I attempted to test this with a SeaBIOS-based Windows 11 VM instead, because of the missing UEFI-compatibility shown on GPU-Z and Techpowerup, but it still crashes the host when the GPU is under load.
Sounds like a hardware issue, thermal protection or insufficient (or old) power supply.
Is this a laptop? Maybe the VM does not use the special drivers that are intended to keep the power usage of the GPU low enough for the thermal/power envelope of the system?
 
Sounds like a hardware issue, thermal protection or insufficient (or old) power supply.
Is this a laptop? Maybe the VM does not use the special drivers that are intended to keep the power usage of the GPU low enough for the thermal/power envelope of the system?
Yes, it is a laptop. An ASUS GL502VS. It does have an insufficient power supply, as the charger that came with the laptop doesn't supply enough power for it to not also rely on the battery when it's under heavy load (i.e. gaming). But it's always been like this, so this is normal behavior.

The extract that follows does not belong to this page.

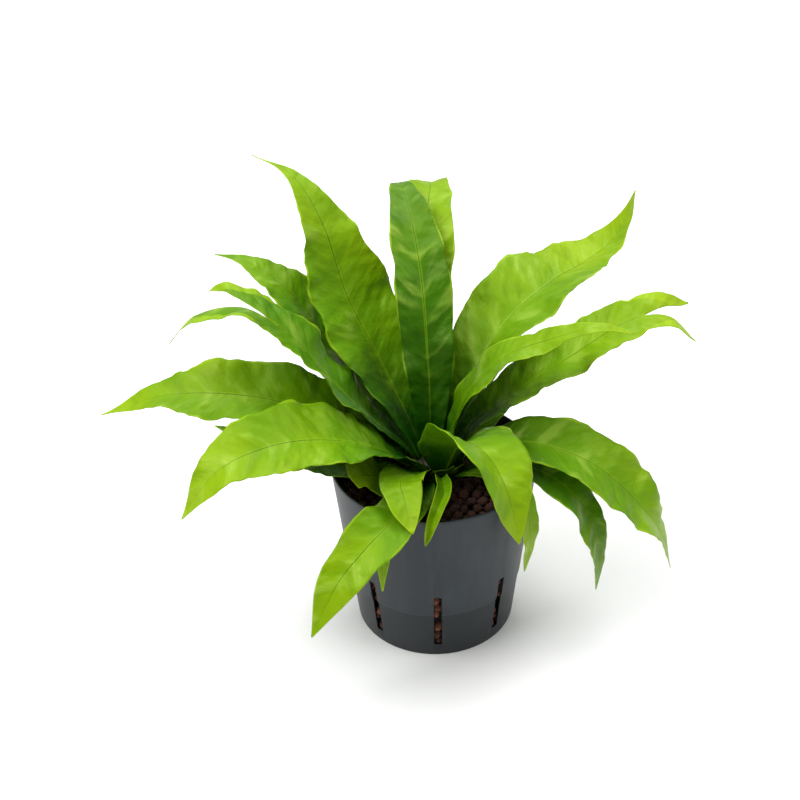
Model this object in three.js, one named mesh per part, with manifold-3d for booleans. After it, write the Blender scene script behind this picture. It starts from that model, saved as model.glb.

For testing’s sake, I had the laptop under heavy load on a close to base Windows 11 install for about ~20 minutes, and it hasn't crashed yet. The temperature of the GPU Core on average is around 90-92°C, while the GPU Hot Spot is around 101-103°C. These temperatures match the ones Proxmox has when the VM was under heavy load. They're high, but I don't think they'd be enough to crash Proxmox right?